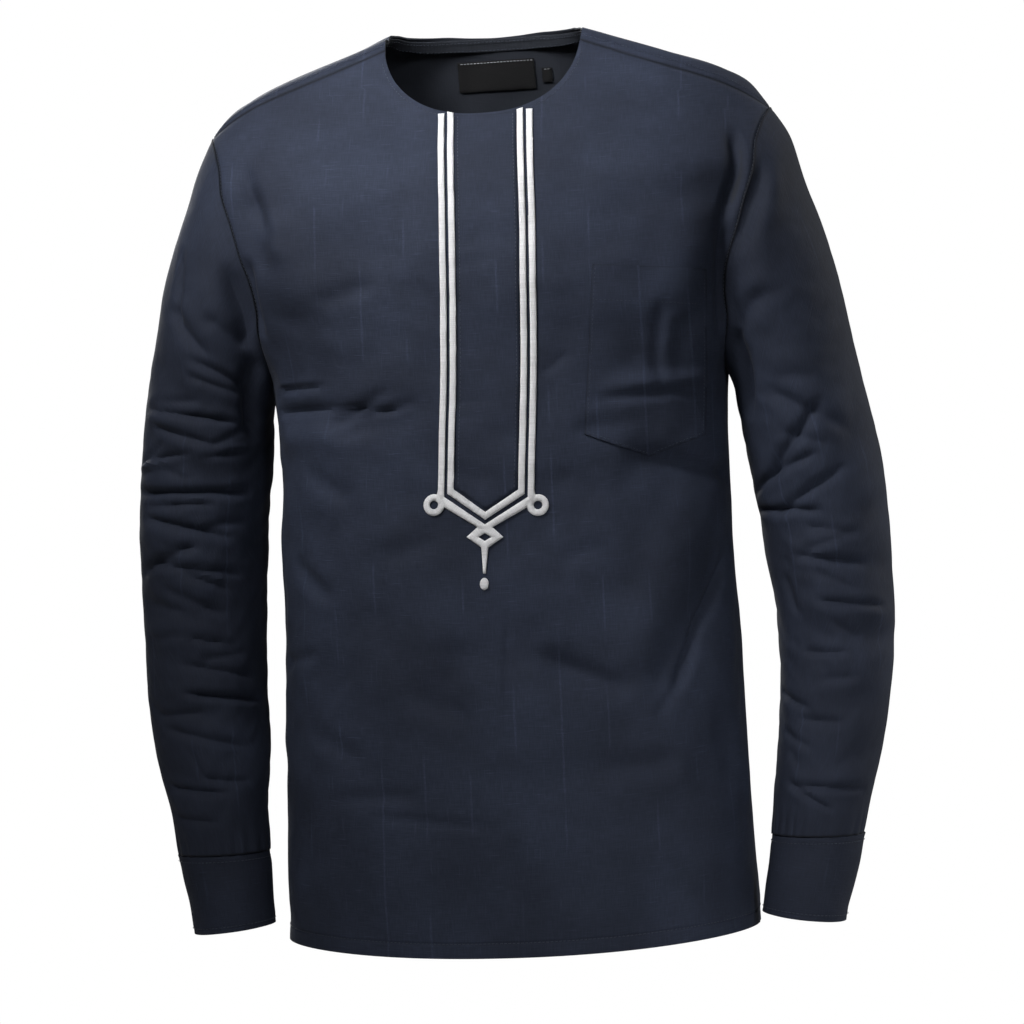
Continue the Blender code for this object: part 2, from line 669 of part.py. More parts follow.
def build_cuff(name, side, rows, finish):
    parts = np.linspace(0, 360 + CUFF_OVERLAP, 37)
    outer, outward = cuff_points(rows, side, parts, [0.0, 0.5, 1.0])
    inner = outer - outward * CUFF_CLOTH
    count = len(parts)
    cells = []
    for i in range(2):
        for k in range(count - 1):
            cell = [i * count + k, (i + 1) * count + k, (i + 1) * count + k + 1, i * count + k + 1]
            cells.append(cell if side > 0 else cell[::-1])
    walled(name, cells, outer.reshape(-1, 3), inner.reshape(-1, 3), finish)


def build_button(name, side, rows, finish):
    """A round button on the middle of a cuff's overlap."""
    at = 360 + CUFF_OVERLAP / 2
    seats, outward = cuff_points(rows, side, [at - 6, at, at + 6], [0.4, 0.5, 0.6])
    normal = Vector(seats[2, 1] - seats[0, 1]).cross(Vector(seats[1, 2] - seats[1, 0])).normalized()
    if normal.dot(Vector(outward[1, 1])) < 0:
        normal = -normal
    middle = Vector(seats[1, 1]) + normal * (LAY_GAP + BUTTON_THICKNESS / 2)
    work = bmesh.new()
    bmesh.ops.create_cone(
        work, cap_ends=True, segments=16, radius1=BUTTON_RADIUS, radius2=BUTTON_RADIUS, depth=BUTTON_THICKNESS
    )
    turn = normal.to_track_quat("Z", "Y").to_matrix().to_4x4()
    bmesh.ops.transform(work, matrix=Matrix.Translation(middle) @ turn, verts=work.verts)
    mesh = bpy.data.meshes.new(name)
    work.to_mesh(mesh)
    work.free()
    made = add_object(name, mesh, finish)
    bevel = made.modifiers.new("Rounded edge", "BEVEL")
    bevel.width = 0.0006
    bevel.segments = 1
    bevel.limit_method = "ANGLE"


def flat_piece(outlines, thickness):
    """A flat cut piece standing in the XZ plane, from closed outlines, inner ones being holes."""
    curve = bpy.data.curves.new("outline", "CURVE")
    curve.dimensions = "2D"
    curve.fill_mode = "BOTH"
    curve.extrude = thickness / 2
    for outline in outlines:
        spline = curve.splines.new("POLY")
        spline.points.add(len(outline) - 1)
        for point, (x, z) in zip(spline.points, outline):
            point.co = (x, z, 0, 1)
        spline.use_cyclic_u = True
    holder = bpy.data.objects.new("outline", curve)
    bpy.context.scene.collection.objects.link(holder)
    bpy.context.view_layer.update()
    mesh = bpy.data.meshes.new_from_object(holder.evaluated_get(bpy.context.evaluated_depsgraph_get()))
    bpy.data.objects.remove(holder)
    bpy.data.curves.remove(curve)
    work = bmesh.new()
    work.from_mesh(mesh)
    bpy.data.meshes.remove(mesh)
    bmesh.ops.remove_doubles(work, verts=work.verts, dist=0.00001)
    bmesh.ops.dissolve_limit(work, angle_limit=0.01, verts=work.verts, edges=work.edges)
    return work


def seat_on(tree, x, z, start_y):
    """Where a line along Y from start_y meets a panel, or the panel's edge near it."""
    hit = tree.ray_cast(Vector((x, start_y, z)), Vector((0.0, 1.0, 0.0)))[0]
    return hit if hit is not None else tree.find_nearest(Vector((x, start_y * 0.12, z)))[0]


def lay_on(name, outlines, thickness, panel, inside, cell, finish):
    """A cut piece laid on a panel's own faces, on its outer side or on its inner side."""
    work = flat_piece(outlines, thickness)
    for axis in (0, 1):
        low = min(v.co[axis] for v in work.verts)
        high = max(v.co[axis] for v in work.verts)
        count = int((high - low) / cell)
        for i in range(1, count + 1):
            cut, normal = [0.0, 0.0, 0.0], [0.0, 0.0, 0.0]
            cut[axis] = low + (high - low) * i / (count + 1)
            normal[axis] = 1.0
            geometry = work.verts[:] + work.edges[:] + work.faces[:]
            bmesh.ops.bisect_plane(work, geom=geometry, dist=0.000001, plane_co=cut, plane_no=normal)
    bmesh.ops.triangulate(work, faces=work.faces[:])
    tree = BVHTree.FromPolygons([v.co for v in panel.data.vertices], [p.vertices for p in panel.data.polygons])
    start_y = 0.0 if inside else -1.0
    side = -1.0 if inside else 1.0
    under = [face for face in work.faces if all(v.co.z < 0 for v in face.verts)]
    places = {v: (round(v.co.x, 6), round(v.co.y, 6)) for v in work.verts}
    for vert in work.verts:
        x, z, level = vert.co
        seat = seat_on(tree, x, z, start_y)
        normal = Vector(form_normal(np.array(seat)))
        vert.co = seat + normal * side * (LAY_GAP + level + thickness / 2)
    for _ in range(SETTLING_PASSES):
        lifts = {}
        for face in under:
            corners = list(face.verts)
            for chosen in (corners, corners[:2], corners[1:], corners[::2]):
                middle = sum((v.co for v in chosen), Vector()) / len(chosen)
                short = LAY_GAP * 0.9 - (seat_on(tree, middle.x, middle.z, start_y).y - middle.y)
                for v in chosen:
                    lifts[places[v]] = max(lifts.get(places[v], 0.0), short)
        for vert in work.verts:
            vert.co.y -= lifts.get(places[vert], 0.0)
    if work.calc_volume(signed=True) < 0:
        bmesh.ops.reverse_faces(work, faces=work.faces[:])
    mesh = bpy.data.meshes.new(name)
    work.to_mesh(mesh)
    work.free()
    return add_object(name, mesh, finish)


def leaned(outline):
    """Points given from the ornament's axis, moved to it and tilted with it below the neckline."""
    placed = []
    for x, z in outline:
        tilt = TRIM_TILT if z < -NECK_FRONT_DROP - 0.01 else 0.0
        placed.append((x + float(smooth_table(TRIM_AXIS, z, 1)), z - tilt * x))
    return placed


def neck_edge_z(x):
    """Height of the front neckline at x from the ornament's axis, a little inside the cloth's edge."""
    share = (abs(x + TRIM_AXIS[-1][1]) / NECK_HALF_WIDTH) ** ROUNDNESS
    return -NECK_FRONT_DROP * (1 - share) ** (1 / ROUNDNESS) - NECK_EDGE_MARGIN


def arc(middle, radius, start, end, count):
    """Points on an arc, angles in degrees."""
    angles = np.radians(np.linspace(start, end, count))
    return [(middle[0] + radius * math.cos(a), middle[1] + radius * math.sin(a)) for a in angles]


def band_side(x, top, foot):
    """Points down one edge of a band, so that it can follow the axis."""
    return [(x, z) for z in np.linspace(top, foot, BAND_POINTS)]


def trim_outer_outlines():
    """Outer band with its loops, point, diamond and stem, and the three holes."""
    inner_x = TRIM_OUTER - TRIM_BAND
    loop = (TRIM_LOOP_X, TRIM_LOOP_Z)
    turn_z = TRIM_TURN_Z - 0.0030
    arm_drop = TRIM_BAND * 1.2
    joint_x = DIAMOND_HALF_WIDTH * 0.42
    joint_z = TRIM_POINT_Z + (turn_z - TRIM_POINT_Z) * joint_x / inner_x - arm_drop
    stem_z = DIAMOND_Z - DIAMOND_HALF_HEIGHT * (1 - STEM_HALF_WIDTH / DIAMOND_HALF_WIDTH)
    top = neck_edge_z(TRIM_INNER)
    outside = band_side(TRIM_OUTER, top, TRIM_LOOP_Z + TRIM_LOOP_RADIUS + 0.004)
    outside += arc(loop, TRIM_LOOP_RADIUS, 105, -168, 16)
    outside += [(joint_x, joint_z), (DIAMOND_HALF_WIDTH, DIAMOND_Z)]
    outside += [(STEM_HALF_WIDTH, stem_z), (STEM_FOOT_HALF_WIDTH, STEM_FOOT_Z)]
    inside = band_side(inner_x, top, turn_z)
    outline = [(-x, z) for x, z in outside] + outside[::-1] + inside + [(0.0, TRIM_POINT_Z)]
    outline += [(-x, z) for x, z in inside[::-1]]
    right_hole = arc(loop, TRIM_LOOP_HOLE, 0, 324, 10)
    left_hole = [(-x, z) for x, z in right_hole]
    across, up = DIAMOND_HOLE
    diamond = [(across, DIAMOND_Z), (0, DIAMOND_Z + up), (-across, DIAMOND_Z), (0, DIAMOND_Z - up)]
    return [leaned(outline), leaned(right_hole), leaned(left_hole), leaned(diamond)]


def trim_inner_outlines():
    """Inner band with its point."""
    outer_x, inner_x = TRIM_INNER + TRIM_BAND, TRIM_INNER
    turn_in, turn_out = TRIM_TURN_Z + 0.0030, TRIM_TURN_Z - 0.0005
    point_in = TRIM_POINT_Z + 0.0100
    point_out = point_in - TRIM_BAND * 1.2
    near = band_side(inner_x, neck_edge_z(inner_x), turn_in)
    far = band_side(outer_x, neck_edge_z(outer_x), turn_out)
    outline = [(-x, z) for x, z in far] + [(0.0, point_out)] + far[::-1] + near + [(0.0, point_in)]
    outline += [(-x, z) for x, z in near[::-1]]
    return [leaned(outline)]


def placket_outlines():
    """Placket strip from the neckline to its pointed foot."""
    half = PLACKET_HALF_WIDTH
    top = [(x, neck_edge_z(x)) for x in np.linspace(-half, half, 7)]
    side = band_side(half, neck_edge_z(half), TRIM_TURN_Z + 0.0045)[1:]
    foot = [(0.0, PLACKET_POINT_Z)]
    return [leaned(top + side + foot + [(-x, z) for x, z in side[::-1]])]


def build_neck_band(name, sheet, finish):
    """Narrow band inside the back of the neck, on the back panel's own points."""
    corner = BODY_ROWS + CHEST_ROWS
    half = []
    for row in range(corner + SEAM_ROWS_BACK, corner, -1):
        half.append(((row, NECK_COLUMNS), (row, NECK_COLUMNS + 1)))
    half.append(((corner, NECK_COLUMNS), (corner - 1, NECK_COLUMNS + 1)))
    for j in range(NECK_COLUMNS - 1, 0, -1):
        half.append(((corner, j), (corner - 1, j)))
    mirrored = [((a[0], -a[1]), (b[0], -b[1])) for a, b in half]
    route = mirrored + [((corner, 0), (corner - 1, 0))] + half[::-1]
    near, far = [], []
    for reach in (BAND_MARGIN, BAND_MARGIN + BAND_HEIGHT):
        for edge, below in route:
            (p, inward), (q, inward_below) = sheet[edge], sheet[below]
            part = reach / np.linalg.norm(q - p)
            seat = p + (q - p) * part
            direction = inward + (inward_below - inward) * part
            near.append(seat + direction * (CLOTH + BAND_GAP))
            far.append(seat + direction * (CLOTH + BAND_GAP + PIECE_CLOTH))
    count = len(route)
    cells = [[k, k + 1, count + k + 1, count + k] for k in range(count - 1)]
    walled(name, cells, near, far, finish)


def box_outline(left, right, foot, top):
    return [[(left, foot), (right, foot), (right, top), (left, top)]]


def build_shirt():
    for old in list(bpy.data.objects):
        bpy.data.objects.remove(old, do_unlink=True)
    collection = bpy.data.collections.new("linen_shirt")
    bpy.context.scene.collection.children.link(collection)
    linen = material("navy_linen", NAVY, 0.85)
    dark = material("dark_facing", NAVY_DARK, 0.85)
    thread = material("white_thread", WHITE_THREAD, 0.45)
    woven = material("black_woven", BLACK_WOVEN, 0.6)
    plastic = material("navy_plastic", NAVY_DARK, 0.35)

    front, front_edges, _ = build_panel("front", False, linen)
    back, back_edges, back_sheet = build_panel("back", True, linen)
    plans = (
        ("left", 1, LEFT_SLEEVE, LEFT_FOLDS, LEFT_CUFF),
        ("right", -1, RIGHT_SLEEVE, RIGHT_FOLDS, RIGHT_CUFF),
    )
    for word, side, rows, folds, cuff in plans:
        edge = front_edges[side] + back_edges[side][-2:0:-1]
        build_sleeve(f"sleeve_{word}", side, rows, folds, edge, linen)
        build_cuff(f"cuff_{word}", side, cuff, linen)
        build_button(f"cuff_button_{word}", side, cuff, plastic)

    lay_on("placket", placket_outlines(), PIECE_CLOTH, front, False, PIECE_CELL, linen)
    pocket = [POCKET_TOP_LEFT, POCKET_FOOT_LEFT, POCKET_POINT, POCKET_FOOT_RIGHT, POCKET_TOP_RIGHT]
    lay_on("pocket", [pocket], PIECE_CLOTH, front, False, PIECE_CELL, linen)
    lay_on("trim_outer", trim_outer_outlines(), TRIM_RELIEF, front, False, TRIM_CELL, thread)
    lay_on("trim_inner", trim_inner_outlines(), TRIM_RELIEF, front, False, TRIM_CELL, thread)
    turns = np.linspace(0, math.tau, 13)[:-1]
    drop = [(DROP_SIZE[0] * math.cos(a), DROP_Z + DROP_SIZE[1] * math.sin(a)) for a in turns]
    lay_on("trim_drop", [leaned(drop)], TRIM_RELIEF, front, False, TRIM_CELL, thread)

    build_neck_band("neck_band", back_sheet, dark)
    label = box_outline(-LABEL_HALF_WIDTH, LABEL_HALF_WIDTH, LABEL_FOOT_Z, LABEL_TOP_Z)
    lay_on("neck_label", label, SMALL_CLOTH, back, True, PIECE_CELL, woven)
    tab = box_outline(TAB_MIDDLE_X - TAB_HALF_WIDTH, TAB_MIDDLE_X + TAB_HALF_WIDTH, TAB_FOOT_Z, TAB_TOP_Z)
    lay_on("size_tab", tab, SMALL_CLOTH, back, True, PIECE_CELL, woven)


build_shirt()
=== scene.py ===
"""Dressed linen shirt: fine cloth, stitching, ornament, label, buttons, studio light and camera.

Metres, the part's own frame: +Z up, the front faces -Y and +X is the wearer's left.
"""

import functools
import math

import bmesh
import bpy
import numpy as np
from mathutils import Matrix, Vector
from mathutils.bvhtree import BVHTree


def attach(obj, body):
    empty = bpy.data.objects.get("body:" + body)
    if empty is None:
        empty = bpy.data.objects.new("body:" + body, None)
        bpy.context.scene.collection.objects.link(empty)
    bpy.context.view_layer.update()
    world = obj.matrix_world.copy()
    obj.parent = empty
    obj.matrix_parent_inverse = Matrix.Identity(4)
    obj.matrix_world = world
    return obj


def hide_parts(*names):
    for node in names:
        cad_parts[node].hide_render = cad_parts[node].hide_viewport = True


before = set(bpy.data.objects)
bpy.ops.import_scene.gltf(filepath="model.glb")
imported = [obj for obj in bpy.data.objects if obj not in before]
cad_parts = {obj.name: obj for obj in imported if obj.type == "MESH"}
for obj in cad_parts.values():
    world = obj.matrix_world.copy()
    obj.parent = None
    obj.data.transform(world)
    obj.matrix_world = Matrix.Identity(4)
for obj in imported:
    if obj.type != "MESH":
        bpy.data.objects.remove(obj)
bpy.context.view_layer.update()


def millimetres(*rows):
    """Rows of a table given in millimetres, in metres."""
    return [tuple(value / 1000 for value in row) for row in rows]


def round_sleeve(*rows):
    """Folds of a sleeve given in millimetres with their two angles in degrees, lengths in metres."""
    return [
        (z0 / 1000, turn0, z1 / 1000, turn1, half_width / 1000, height / 1000)
        for z0, turn0, z1, turn1, half_width, height in rows
    ]


# Lengths are in metres, but for the tables. Angles of the body panels are in degrees.

CLOTH = 0.0015
LAY_GAP = 0.0005
ROUNDNESS = 2.3
BODY_RADIUS = 0.165
SLEEVE_RADIUS = 0.052

UNDERARM_Z = -0.290
SHOULDER_TIP_Z = -0.075
ARMHOLE_FRONT = 0.067
ARMHOLE_BACK = 0.075
NECK_HALF_WIDTH = 0.0825
NECK_FRONT_DROP = 0.0737
NECK_BACK_REACH = 0.060
HEM_FRONT_Z = -0.760
HEM_SIDE_Z = -0.751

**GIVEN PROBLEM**
Exactly as written, return the lines from the line containing "for node in" through the line containing "return [tuple(value /", both included.

**REPLY**
    for node in names:
        cad_parts[node].hide_render = cad_parts[node].hide_viewport = True


before = set(bpy.data.objects)
bpy.ops.import_scene.gltf(filepath="model.glb")
imported = [obj for obj in bpy.data.objects if obj not in before]
cad_parts = {obj.name: obj for obj in imported if obj.type == "MESH"}
for obj in cad_parts.values():
    world = obj.matrix_world.copy()
    obj.parent = None
    obj.data.transform(world)
    obj.matrix_world = Matrix.Identity(4)
for obj in imported:
    if obj.type != "MESH":
        bpy.data.objects.remove(obj)
bpy.context.view_layer.update()


def millimetres(*rows):
    """Rows of a table given in millimetres, in metres."""
    return [tuple(value / 1000 for value in row) for row in rows]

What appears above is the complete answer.